I wonder if maybe it's worth attacking the Abaddon, and Mick is available for support, although he's several unscanned jumps away. I haven't been back to make a copy of the bookmarks yet. Still, our previous attack on an Abaddon took a while to complete and although the battleship only scratched us the threat of three Drakes coming in as well is enough to deter too brazen an assault. Besides, even if the Abaddon is looting the Sleeper wrecks that still leaves empty wrecks to be salvaged. I warp back to the tower, where my still-active combat probes are showing two new contacts, to keep an eye on movements there and possible salvaging boats. The two new contacts become three, and I see an Iteron hauler, Jaguar assault ship, and Merlin frigate. The Jaguar is a concern for me, probably able to keep my ship tackled in time for reinforcements to come and pop me, but the Iteron is interesting and I keep my eye on it.
Sure enough, the Iteron is the ship to watch, as it warps out to a customs tower, the one around the nearest planet even. That makes it easy to spot, and I follow behind. I am dumbstruck that the locals are circumspect enough not to have a Noctis salvage, even under guard, yet don't warn a new pilot about collecting planet goo in an even more vulnerable hauler. In fact, I wonder if this is a trap, the names of the pilots of the Jaguar and Iteron being close enough that I'm expecting the assault ship to be flying escort. But I drop out of warp at the customs tower to see the Iteron alone. Alone with me. I shed my cloak and get my systems hot, waiting for the interminable recalibration time to end before pummelling the Iteron with missiles, shredding the industrial ship in short order. With some sense of urgency I try to lock the pod, both happy and wary when I manage to catch it and stop it from warping clear.

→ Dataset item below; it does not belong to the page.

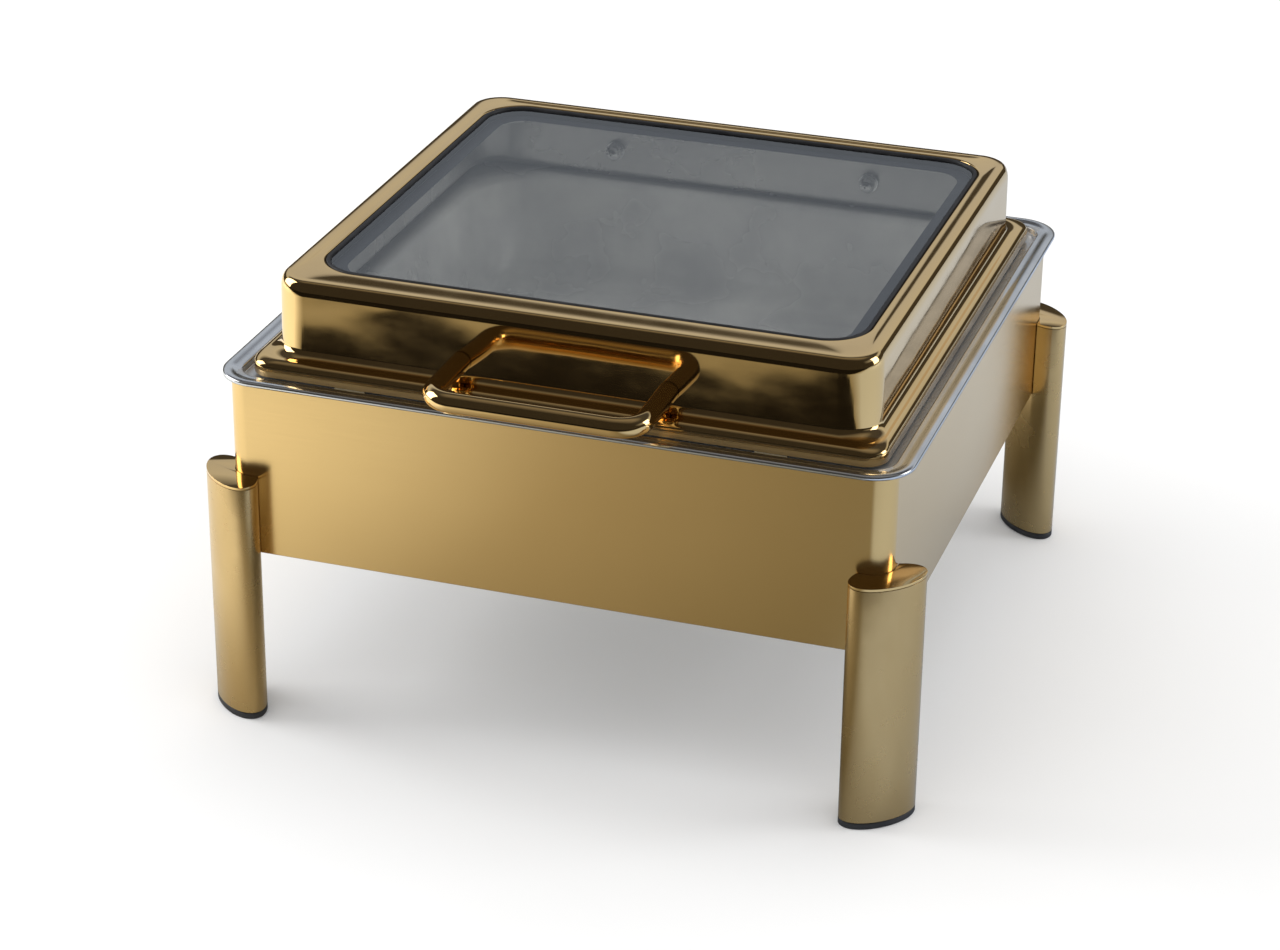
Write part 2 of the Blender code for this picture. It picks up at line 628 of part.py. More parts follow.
def make_hinge_lid_side(lid, bolt_places, bolt_holes):
    wall_rear = LID_CENTRE_Y + LID_HALF[1]
    pad_y = wall_rear + 2 * GAP
    axis_place = along((0, HINGE_Y, HINGE_Z), (1, 0, 0))
    spindle_bore = hole_cutter("arm_bores", SPINDLE_BORE, [axis_place], -0.09, 0.09, 20)
    for side, sx in SIDES.items():
        builder = bmesh.new()
        web = sorted((sx * (ARM_X - ARM_SHEET / 2), sx * (ARM_X + ARM_SHEET / 2)))
        add_prism(builder, arm_outline(), web[0], web[1], YZ_PLANE)
        arm = finish(f"hinge_arm_{side}", builder, POLISHED_GOLD, lid)
        pad = bmesh.new()
        edge = sorted((sx * (ARM_X - ARM_SHEET / 2 + 0.001), sx * (BOLT_X + 0.010)))
        add_box(pad, (edge[0], pad_y, PAD_BOTTOM), (edge[1], pad_y + PAD_SHEET, PAD_TOP))
        combine(arm, cutter(f"arm_pad_{side}", pad), "UNION")
        combine(arm, bolt_holes)
        combine(arm, spindle_bore)

    head = pad_y - wall_rear + PAD_SHEET + GAP
    bolt = [(0.0036, head + 0.0030), (0.0052, head + 0.0018), (0.0052, head)]
    bolt += [(BOLT_RADIUS, head), (BOLT_RADIUS, -0.0075)]
    turned_set("hinge_bolt", bolt, bolt_places, CHROME, lid)
    nut_base = -LID_SHEET - 2 * GAP
    bore = BOLT_RADIUS + GAP
    washer = tube_profile(0.0062, bore, nut_base - 0.0010, nut_base)
    turned_set("hinge_washer", washer, bolt_places, CHROME, lid)
    nut_top = nut_base - 0.0013
    nut_bottom = nut_top - 0.0035
    dome_radius = 0.0050
    nut = [(bore, nut_top), (0.0052, nut_top), (0.0052, nut_bottom)]
    for angle in (0.35, 0.8, 1.25):
        nut.append((dome_radius * math.cos(angle), nut_bottom - dome_radius * math.sin(angle)))
    nut.append((0.0004, nut_bottom - dome_radius))
    nut += [(0.0004, -0.0079), (bore, -0.0079), (bore, nut_top)]
    turned_set("dome_nut", nut, bolt_places, CHROME, lid)

    spindle = [(SPINDLE_RADIUS, SPINDLE_HALF), (SPINDLE_RADIUS, -SPINDLE_HALF)]
    turned("hinge_spindle", spindle, axis_place, SATIN_STEEL, lid)
    rotor = tube_profile(ROTOR_RADIUS, SPINDLE_BORE, -ROTOR_HALF, ROTOR_HALF)
    turned("damper_rotor", rotor, axis_place, SATIN_STEEL, lid)
    cap_x = SPINDLE_HALF + GAP
    ends = {side: along((sx * cap_x, HINGE_Y, HINGE_Z), (sx, 0, 0)) for side, sx in SIDES.items()}
    turned_set("spindle_cap", [(0.0062, 0.0036), (0.0078, 0.0024), (0.0078, 0)], ends, CHROME, lid)


def make_hinge_base(unit, pan):
    """A folded plate screwed to the rear rim, which cradles the damper barrel."""
    rim_y = RIM_HALF[1]
    top = RIM_TOP + GAP
    back = rim_y + 0.0010
    shelf = HINGE_Z - BARREL_RADIUS - GAP
    shelf_end = HINGE_Y + 0.004
    outline = [
        (rim_y - BASE_OVERLAP, top),
        (back, top),
        (back, shelf - BASE_SHEET),
        (shelf_end, shelf - BASE_SHEET),
        (shelf_end, shelf),
        (back + BASE_SHEET, shelf),
        (back + BASE_SHEET, top + BASE_SHEET),
        (rim_y - BASE_OVERLAP, top + BASE_SHEET),
    ]
    builder = bmesh.new()
    add_prism(builder, outline, -BASE_HALF, BASE_HALF, YZ_PLANE)
    base = finish("hinge_base", builder, SATIN_STEEL, unit)
    places = {
        side: along((sx * BASE_SCREW_X, rim_y - BASE_SCREW_INSET, top + BASE_SHEET), (0, 0, 1))
        for side, sx in SIDES.items()
    }
    hole = BASE_SCREW_RADIUS + GAP
    holes = hole_cutter("base_holes", hole, places.values(), BASE_SCREW_END - GAP, 0.004, 12)
    combine(base, holes)
    combine(pan, holes)
    screw = [(0.0020, GAP + 0.0016), (0.0029, GAP + 0.0009), (0.0029, GAP)]
    screw += [(BASE_SCREW_RADIUS, GAP), (BASE_SCREW_RADIUS, BASE_SCREW_END)]
    turned_set("base_screw", screw, places, CHROME, unit, steps=12)

    axis_place = along((0, HINGE_Y, HINGE_Z), (1, 0, 0))
    inner_end = BARREL_HALF - BARREL_CAP_LENGTH
    barrel_end = inner_end - GAP
    barrel = tube_profile(BARREL_RADIUS, BARREL_BORE, -barrel_end, barrel_end)
    turned("damper_barrel", barrel, axis_place, CHROME, unit, steps=28)
    for side, sx in SIDES.items():
        place = along((0, HINGE_Y, HINGE_Z), (sx, 0, 0))
        cap = [
            (SPINDLE_BORE, BARREL_HALF),
            (BARREL_CAP_RADIUS - 0.001, BARREL_HALF),
            (BARREL_CAP_RADIUS, BARREL_HALF - 0.001),
            (BARREL_CAP_RADIUS, inner_end),
            (SPINDLE_BORE, inner_end),
            (SPINDLE_BORE, BARREL_HALF),
        ]
        turned(f"damper_cap_{side}", cap, place, SATIN_GOLD, unit, steps=28)


def main():
    make_stand()
    unit = pivot("pan_unit_lift", (0, 0, RIM_TOP))
    pan = make_water_pan(unit)
    food = pivot("food_pan_lift", (0, 0, LEDGE_TOP), unit)
    make_food_pan(food)
    make_hinge_base(unit, pan)
    lid = pivot("lid_hinge", (0, HINGE_Y, HINGE_Z), unit)
    make_lid(lid)


main()
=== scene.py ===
"""Looks of the roll top chafer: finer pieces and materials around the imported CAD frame."""

import math

import bmesh
import bpy
from mathutils import Matrix, Vector


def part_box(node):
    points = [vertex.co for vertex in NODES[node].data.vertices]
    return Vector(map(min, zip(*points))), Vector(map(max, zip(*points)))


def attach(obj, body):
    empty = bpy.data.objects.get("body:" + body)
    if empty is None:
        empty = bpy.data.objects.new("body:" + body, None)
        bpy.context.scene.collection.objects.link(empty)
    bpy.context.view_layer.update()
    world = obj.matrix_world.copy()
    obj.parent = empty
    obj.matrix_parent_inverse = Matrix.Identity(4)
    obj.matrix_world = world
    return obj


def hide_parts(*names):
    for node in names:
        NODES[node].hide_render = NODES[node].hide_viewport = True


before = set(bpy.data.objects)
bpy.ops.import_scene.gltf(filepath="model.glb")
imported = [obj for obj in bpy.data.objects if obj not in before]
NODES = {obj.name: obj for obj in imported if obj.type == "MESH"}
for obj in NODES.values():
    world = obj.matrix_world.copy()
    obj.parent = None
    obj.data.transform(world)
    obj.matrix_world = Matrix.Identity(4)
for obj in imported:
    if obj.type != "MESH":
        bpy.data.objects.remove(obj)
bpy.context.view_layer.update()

CORNERS = {
    "front_left": (-1, -1),
    "front_right": (1, -1),
    "rear_left": (-1, 1),
    "rear_right": (1, 1),
}
SIDES = ("left", "right")

# Smoothness of the finer meshes: steps in a quarter corner, a bend, a turned part and a leg
CORNER_STEPS = 28
ROUND_STEPS = 8
TURN_STEPS = 96
LEG_STEPS = 128

# ---------------------------------------------------------------- node trees

NOISE_LOW = 0.3
NOISE_HIGH = 0.7


class Tree:
    """A node tree, with short calls for the nodes that the finishes and the sky share."""

    def __init__(self, tree):
        self.tree = tree

    def add(self, kind, **settings):
        node = self.tree.nodes.new(kind)
        for key, value in settings.items():
            setattr(node, key, value)
        return node

    def link(self, source, target):
        self.tree.links.new(source, target)

    def axes(self, source):
        """The X, Y and Z outputs of a place or a direction."""
        split = self.add("ShaderNodeSeparateXYZ")
        self.link(source, split.inputs["Vector"])
        return split.outputs

    def spread(self, source, low, high, source_low=NOISE_LOW, source_high=NOISE_HIGH):
        """Maps a value onto the range low to high. The defaults take in most of a noise."""
        node = self.add("ShaderNodeMapRange")
        node.inputs["From Min"].default_value = source_low
        node.inputs["From Max"].default_value = source_high
        node.inputs["To Min"].default_value = low
        node.inputs["To Max"].default_value = high
        self.link(source, node.inputs["Value"])
        return node.outputs["Result"]

    def progress(self, source, start, end):
        """How far a value has gone from start to end, as 0 to 1."""
        return self.spread(source, 0, 1, start, end)

    def blend(self, factor, first, second):
        """Mixes two colours, each a fixed (red, green, blue) or the output of a node."""
        node = self.add("ShaderNodeMix", data_type="RGBA")
        self.link(factor, node.inputs["Factor"])
        for key, colour in (("A", first), ("B", second)):
            if isinstance(colour, tuple):
                node.inputs[key].default_value = (*colour, 1)
            else:
                self.link(colour, node.inputs[key])
        return node.outputs["Result"]

    def ramp(self, source, stops):
        """A colour ramp over a 0 to 1 value, from (position, colour) stops."""
        node = self.add("ShaderNodeValToRGB")
        self.link(source, node.inputs["Fac"])
        elements = node.color_ramp.elements
        while len(elements) < len(stops):
            elements.new(1.0)
        for element, (position, colour) in zip(elements, stops):
            element.position = position
            element.color = (*colour, 1)
        return node.outputs["Color"]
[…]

I may have another corpse to scoop soon, but the pod will get a reciprocal lock on my Tengu which will prevent me from cloaking. If an assault ship is on its way and I can't align out quickly enough I could be toast, just for a simple pod kill. I pound the pod with more missiles, watching its tiny structure mitigate most of the explosion damage, but eventually spitting a fresh corpsicle in to space. I start to approach the corpse and wreck, to scoop, loot, and shoot, having kept some distance so far in case I needed to cloak quickly, but change my mind as a Drake warps in. I cloak and pulse my micro warp drive, sending me far enough away from the focus of destruction to make me almost impossible to find, and I lurk to see what happens next.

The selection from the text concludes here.